**Exercise prompt**: Output exactly the lines from the first one down to the line containing "wood that the", inclusive.

* START Input *

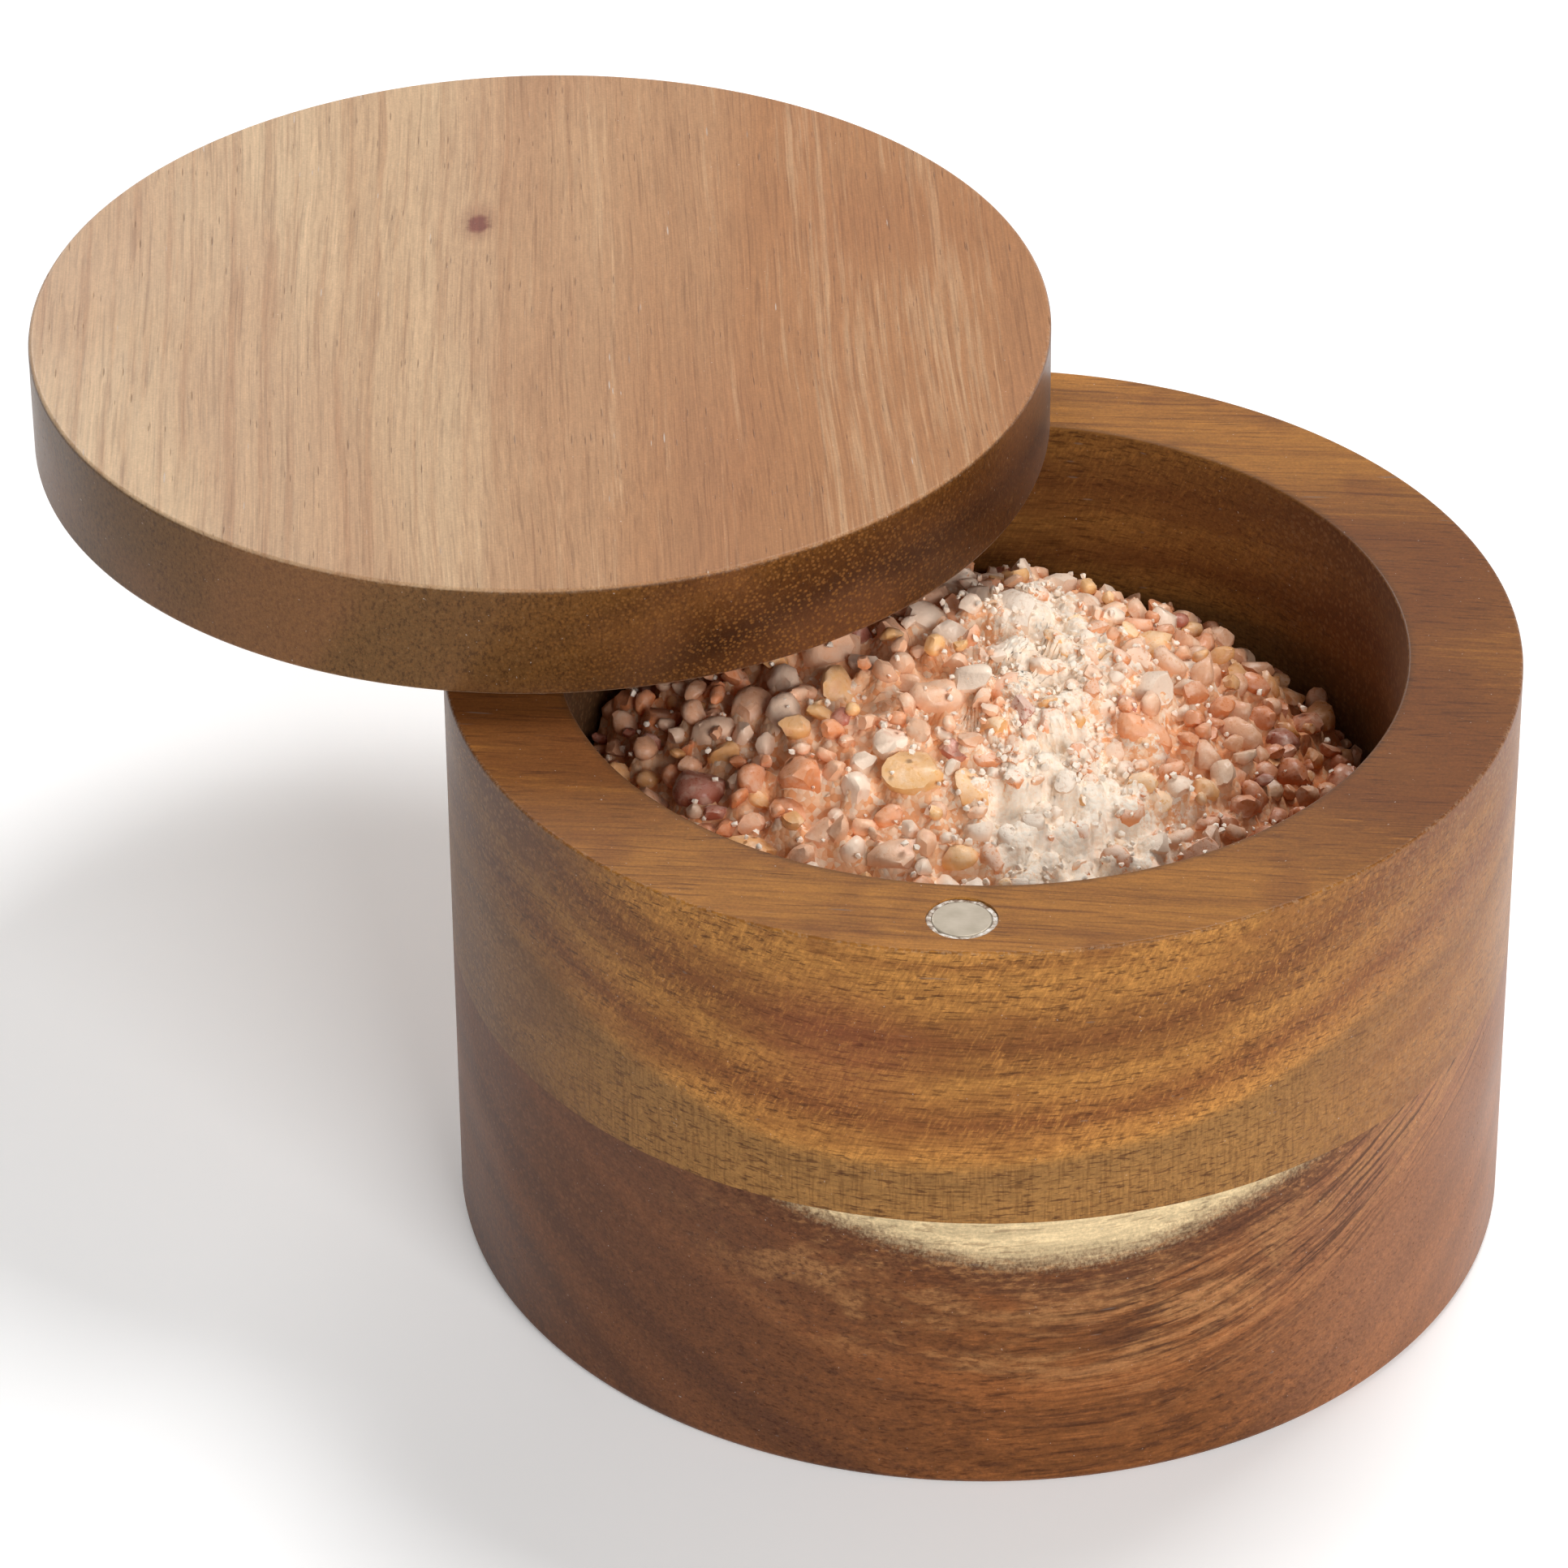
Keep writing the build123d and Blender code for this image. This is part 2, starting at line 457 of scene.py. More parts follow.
    def laid(self, ground, paint, *shares):
        """The ground with a colour laid over it, as strongly as the shares multiplied together say."""
        share = shares[0]
        for other in shares[1:]:
            share = self.times(share, other)
        return self.mix(share, ground, paint)

    def tinted(self, share, ground, tint):
        """The ground multiplied by a tint, where the share is 1."""
        return self.mix(share, ground, self.mix(1.0, ground, tint, "MULTIPLY"))

    def ramp(self, value, *stops):
        node = self.node("ShaderNodeValToRGB")
        self.feed(node.inputs[0], value)
        stones = node.color_ramp.elements
        while len(stones) < len(stops):
            stones.new(1.0)
        for stone, (place, shade) in zip(stones, stops):
            stone.position = place
            stone.color = (*shade, 1.0)
        return node.outputs[0]

    def bump(self, height, depth, strength=1.0, under=None):
        """Raises the surface by up to depth, in metres."""
        node = self.node("ShaderNodeBump")
        node.inputs["Strength"].default_value = strength
        node.inputs["Distance"].default_value = depth
        self.feed(node.inputs["Height"], height)
        if under is not None:
            self.feed(node.inputs["Normal"], under)
        return node.outputs[0]

    def surface(self, **sockets):
        for name, source in sockets.items():
            self.feed(self.shader.inputs[name.replace("_", " ")], source)
        return self.material


def shade(value, factor):
    return tuple(min(1.0, part * factor) for part in value)


class Timber:
    """Solid wood that the shape cuts through: rings round a pith line, fibres, vessels and end grain."""

    def __init__(self, name, pith, grain_turn, sway=7.0, ripple=0.9, vessels=1.25):
        """pith is a point on the pith line, and grain_turn the turn from the X axis to the grain."""
        self.recipe = recipe = Recipe(name)
        self.place = recipe.millimetres()
        log = recipe.millimetres(turn=(0.0, 0.0, -grain_turn), centre=pith)
        slow = recipe.noise(recipe.stretched(log, 0.010, 0.022, 0.022), detail=1.0, output="Color")
        quick = recipe.noise(recipe.stretched(log, 0.035, 0.16, 0.16), detail=2.0, output="Color")
        slow_shift = recipe.wander(slow, (0.0, 2 * sway, 2 * sway))
        quick_shift = recipe.wander(quick, (0.0, 2 * ripple, 2 * ripple))
        self.log = recipe.vector("ADD", recipe.vector("ADD", log, slow_shift), quick_shift)
        self.along, self.across, self.up = recipe.split(self.log)
        across_squared, up_squared = recipe.times(self.across, self.across), recipe.times(self.up, self.up)
        self.ring = recipe.sum("SQRT", recipe.plus(across_squared, up_squared))
        direction = (math.cos(grain_turn), math.sin(grain_turn), 0.0)
        normal = recipe.places.outputs["Normal"]
        facing = recipe.sum("ABSOLUTE", recipe.vector("DOT_PRODUCT", normal, direction))
        self.end = recipe.step(facing, 0.45, 0.97)
        self.fibres = recipe.noise(recipe.stretched(self.log, 0.030, 1.15, 1.15), detail=4.0, rough=0.62)
        self.hairs = recipe.noise(recipe.stretched(self.log, 0.075, 4.6, 4.6), detail=2.0, rough=0.6)
        self.flecks = recipe.noise(recipe.stretched(self.log, 0.42, 1.7, 1.7), detail=4.0, rough=0.78)
        distance, chance = recipe.cells(recipe.stretched(self.log, 0.085 * vessels, vessels, vessels))
        lot, size, tint = recipe.split(chance)
        width = recipe.step(lot, 0.30, 0.95, 0.0, 0.24)
        self.vessel = recipe.step(distance, width, recipe.times(width, 0.45))
        self.halo = recipe.step(distance, 0.46, 0.20)
        self.tint = tint


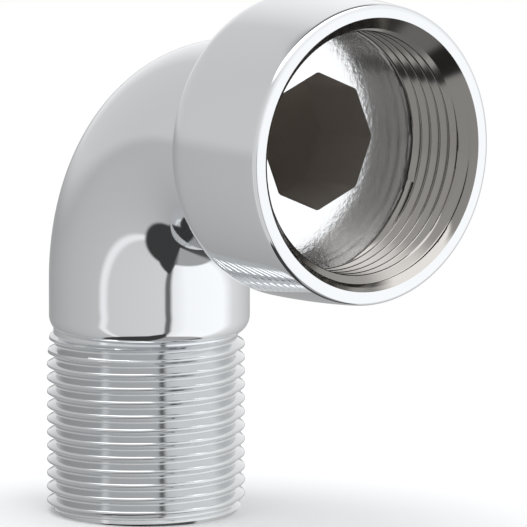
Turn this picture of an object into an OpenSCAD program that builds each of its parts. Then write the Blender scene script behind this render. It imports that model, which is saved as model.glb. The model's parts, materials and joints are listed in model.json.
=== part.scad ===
// Wall outlet elbow: a one-piece plated brass bend with a male pipe thread at one end and a
// wide female socket at the other. The socket's floor is the sealing face, and a hexagon
// broached through it takes the key that drives the elbow home.
// Units are millimetres. The origin is on the male thread's axis, where the thread stops.
// +Z runs up the male leg to the bend, and +X runs out of the socket's mouth.
// Both threads are drawn as plain walls at their major size.

/* [Male leg] */
// Major diameter of the male thread, a 1 inch pipe thread
male_thread_d = 33.25; // [33.0:0.05:33.4]
// Length from the end face to the point where the thread stops
male_thread_length = 30.2; // [24:0.2:36]
// Diameter of the end face, inside its lead-in chamfer
male_end_d = 30.2; // [29:0.2:31]
// Height of the lead-in chamfer at the end
male_chamfer_length = 1.7; // [1:0.1:2.4]
// Diameter of the run-out groove above the thread
runout_d = 32.2; // [31:0.1:32.8]
// Length of the run-out groove
runout_length = 1.3; // [0.8:0.1:2]

/* [Bend] */
// Outer diameter of the smooth tube
tube_d = 33.6; // [33.3:0.1:34.5]
// Radius of the tube's centreline through the bend
bend_radius = 25.6; // [23:0.2:27]
// Rounding of the tube's lower edge, above the run-out groove
neck_rounding = 2.2; // [1:0.1:3]
// Height of the socket's axis above the male end face
axis_height = 66; // [64:0.5:75]
// Diameter of the waterway through the leg and the bend
waterway_d = 25; // [23:0.5:26]
// Countersink at the waterway's lower end
waterway_chamfer = 0.6; // [0.2:0.1:1]

/* [Socket] */
// Distance from the male axis to the face of the mouth
socket_reach = 59.5; // [58:0.5:64]
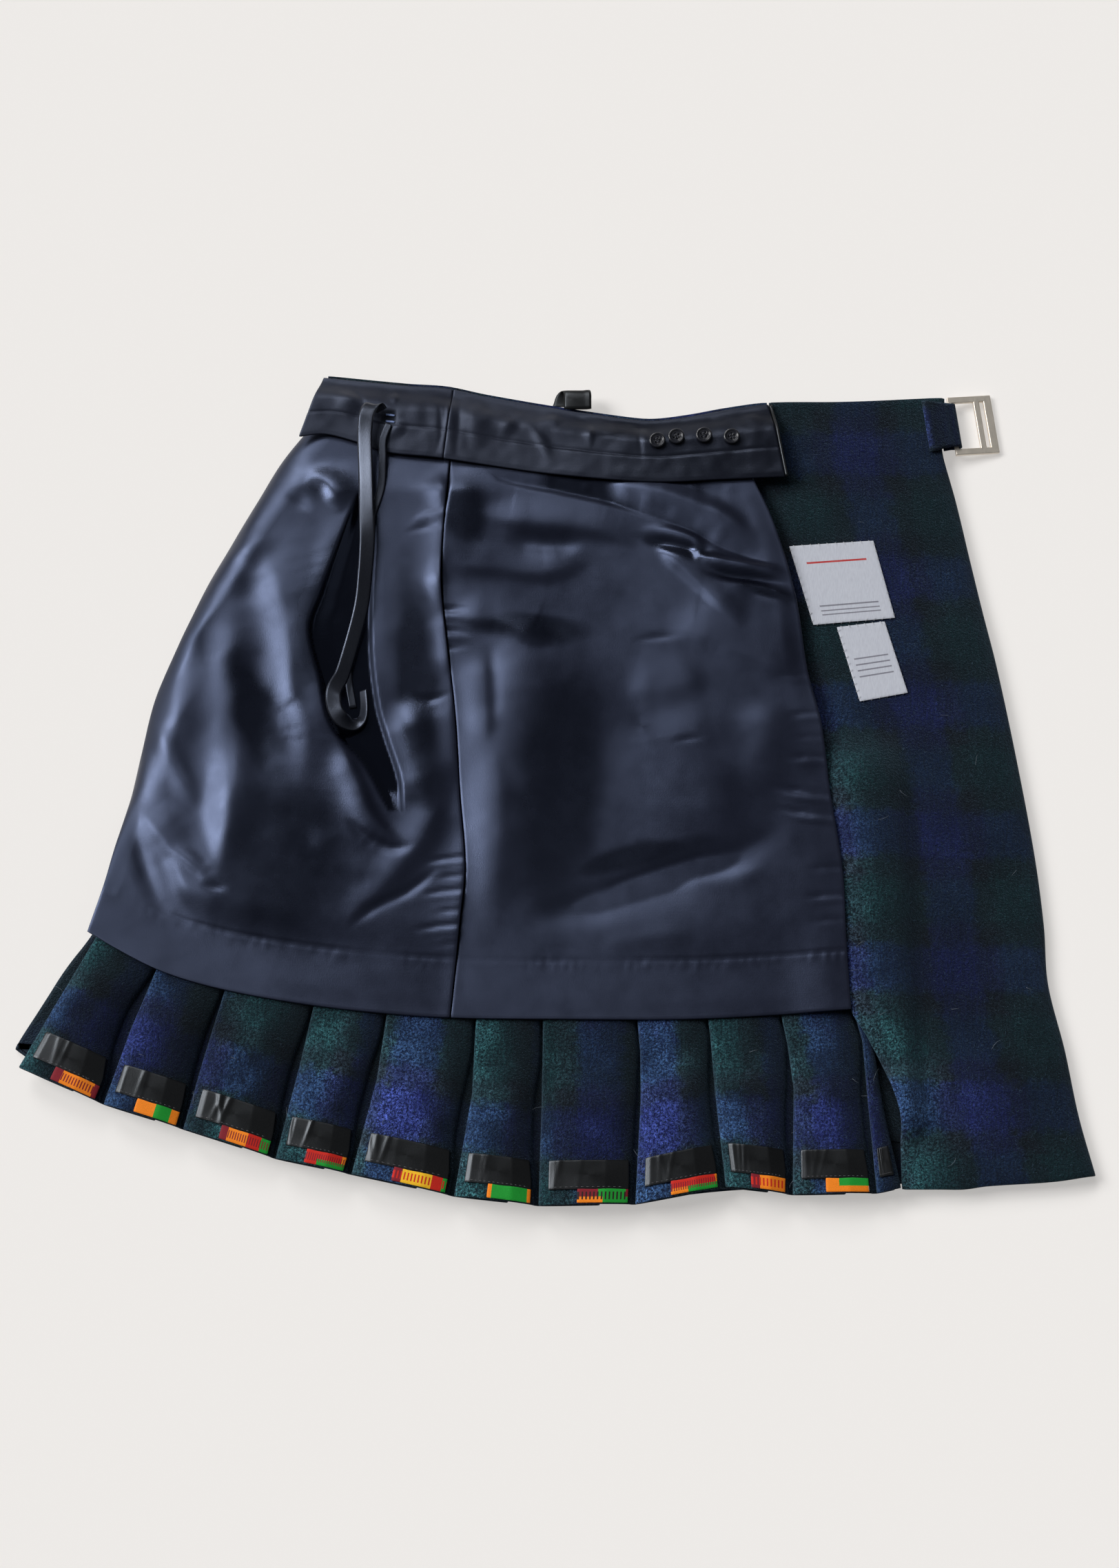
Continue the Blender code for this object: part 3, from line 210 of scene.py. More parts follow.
RIGHT_CREASES = [
    (3.2, 28, 3, (658, 660), (656, 700), (646, 770), (643, 850)),
    (3.4, 15, 7, (690, 742), (740, 756), (800, 762), (870, 770), (930, 790)),
    (-1.6, 6, 7, (730, 780), (786, 790), (850, 790)),
    (2.4, 15, 6, (648, 820), (720, 824), (790, 832), (860, 812)),
    (2.8, 4, 4, (922, 768), (968, 772), (1007, 786), (1017, 806), (1055, 816), (1114, 834), (1140, 846)),
    (-2.4, 3.5, 5, (930, 784), (968, 790), (1012, 800), (1040, 812)),
    (2.6, 3, 6, (1006, 812), (1050, 820), (1100, 824), (1150, 830)),
    (-2.2, 3, 4, (1010, 824), (1063, 836), (1122, 842), (1160, 850)),
    (1.6, 4, 6, (1030, 842), (1090, 852), (1140, 868), (1200, 884)),
    (-1.4, 2.5, 3, (1064, 858), (1120, 866), (1180, 884)),
    (3.0, 14, 6, (942, 778), (1020, 848), (1082, 914)),
    (3.2, 24, 8, (960, 916), (1030, 926), (1080, 950), (1176, 984)),
    (1.4, 18, 10, (905, 1004), (970, 1000), (1030, 974)),
    (-0.8, 2.0, 2.5, (912, 932), (950, 925), (1000, 922)),
    (-0.7, 1.8, 2.0, (968, 1080), (996, 1074), (1030, 1072)),
    (2.2, 16, 6, (648, 896), (719, 902), (770, 925), (806, 932)),
    (-0.9, 6, 8, (712, 930), (716, 1060)),
    (5.8, 44, 34, (772, 880), (760, 1000), (748, 1080), (742, 1200), (750, 1350)),
    (1.4, 6, 12, (700, 945), (706, 1085)),
    (1.6, 9, 18, (716, 1080), (722, 1200), (716, 1365)),
    (3.4, 28, 34, (1000, 1000), (1020, 1100), (1026, 1235)),
    (-3.4, 9, 17, (740, 1336), (779, 1328), (844, 1310), (922, 1288), (1004, 1262), (1065, 1241),
     (1150, 1196)),
    (-1.8, 5, 5, (870, 1290), (922, 1280), (962, 1266), (1010, 1252), (1066, 1240)),
    (0.9, 6, 8, (974, 1290), (1048, 1276), (1110, 1262)), (0.8, 6, 9, (860, 1376), (934, 1364),
     (1016, 1352)),
    (2.6, 16, 18, (1120, 1010), (1110, 1090), (1096, 1160)),
    (-0.9, 1.8, 1.8, (1116, 982), (1164, 978), (1290, 970)), (0.8, 2.0, 2.4, (1128, 990), (1164, 986),
     (1290, 980)),
    (-0.9, 1.6, 1.8, (1134, 1040), (1166, 1036), (1290, 1030)), (0.7, 2.0, 2.0, (1140, 1048), (1170, 1044),
     (1290, 1040)),
    (-0.8, 1.6, 1.6, (1140, 1072), (1172, 1070), (1290, 1068)), (-1.0, 1.6, 1.8, (1136, 1100),
     (1170, 1098), (1290, 1100)),
    (0.9, 2.0, 2.2, (1130, 1110), (1172, 1108), (1290, 1112)),
    (-1.2, 1.8, 2.2, (1108, 1136), (1150, 1146), (1190, 1152), (1290, 1160)),
    (1.0, 2.0, 2.4, (1110, 1146), (1150, 1157), (1190, 1162), (1290, 1170)),
    (-1.2, 1.8, 2.2, (1116, 1168), (1160, 1178), (1200, 1182), (1290, 1188)),
    (0.9, 2.0, 2.0, (1124, 1180), (1164, 1188), (1204, 1192), (1290, 1200)),
    (-0.7, 1.6, 1.6, (1164, 1262), (1190, 1260), (1290, 1256)), (-0.7, 1.5, 1.6, (1160, 1302),
     (1190, 1300), (1290, 1296)),
    (0.5, 1.8, 1.8, (1166, 1310), (1196, 1308), (1290, 1304)), (-0.6, 1.5, 1.5, (1168, 1338), (1200, 1336),
     (1290, 1330)),
    (-1.0, 1.8, 2.0, (610, 886), (664, 884), (690, 890)), (0.9, 1.8, 2.0, (610, 896), (664, 896),
     (694, 906)),
    (-1.0, 1.8, 2.0, (610, 914), (664, 916), (692, 924)), (0.8, 1.8, 2.0, (610, 924), (664, 926),
     (690, 934)),
    (-0.7, 1.5, 1.6, (610, 944), (664, 940), (686, 938))]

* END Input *

**Result of this exercise**:
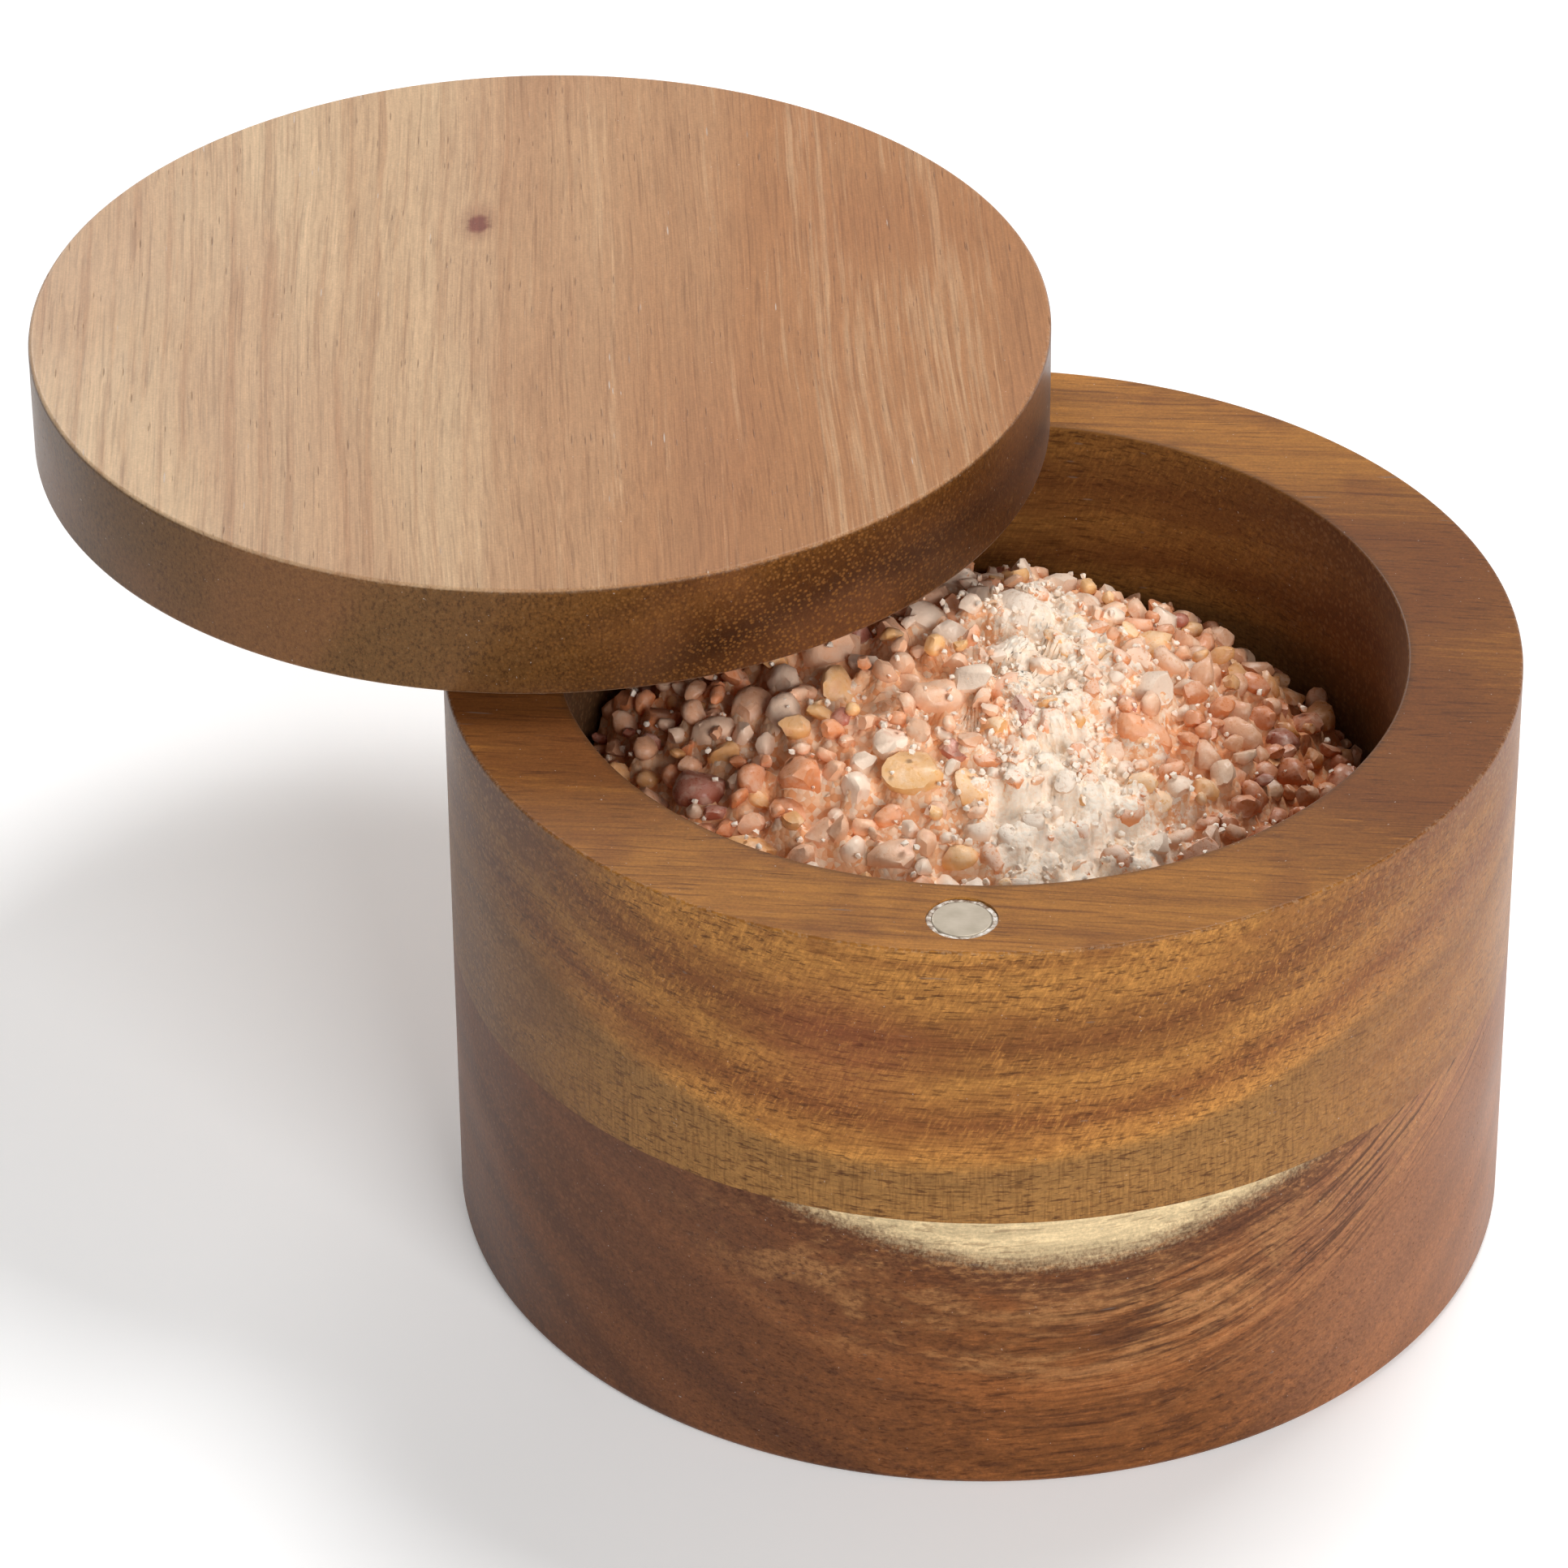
Keep writing the build123d and Blender code for this image. This is part 2, starting at line 457 of scene.py. More parts follow.
    def laid(self, ground, paint, *shares):
        """The ground with a colour laid over it, as strongly as the shares multiplied together say."""
        share = shares[0]
        for other in shares[1:]:
            share = self.times(share, other)
        return self.mix(share, ground, paint)

    def tinted(self, share, ground, tint):
        """The ground multiplied by a tint, where the share is 1."""
        return self.mix(share, ground, self.mix(1.0, ground, tint, "MULTIPLY"))

    def ramp(self, value, *stops):
        node = self.node("ShaderNodeValToRGB")
        self.feed(node.inputs[0], value)
        stones = node.color_ramp.elements
        while len(stones) < len(stops):
            stones.new(1.0)
        for stone, (place, shade) in zip(stones, stops):
            stone.position = place
            stone.color = (*shade, 1.0)
        return node.outputs[0]

    def bump(self, height, depth, strength=1.0, under=None):
        """Raises the surface by up to depth, in metres."""
        node = self.node("ShaderNodeBump")
        node.inputs["Strength"].default_value = strength
        node.inputs["Distance"].default_value = depth
        self.feed(node.inputs["Height"], height)
        if under is not None:
            self.feed(node.inputs["Normal"], under)
        return node.outputs[0]

    def surface(self, **sockets):
        for name, source in sockets.items():
            self.feed(self.shader.inputs[name.replace("_", " ")], source)
        return self.material


def shade(value, factor):
    return tuple(min(1.0, part * factor) for part in value)


class Timber:
    """Solid wood that the shape cuts through: rings round a pith line, fibres, vessels and end grain."""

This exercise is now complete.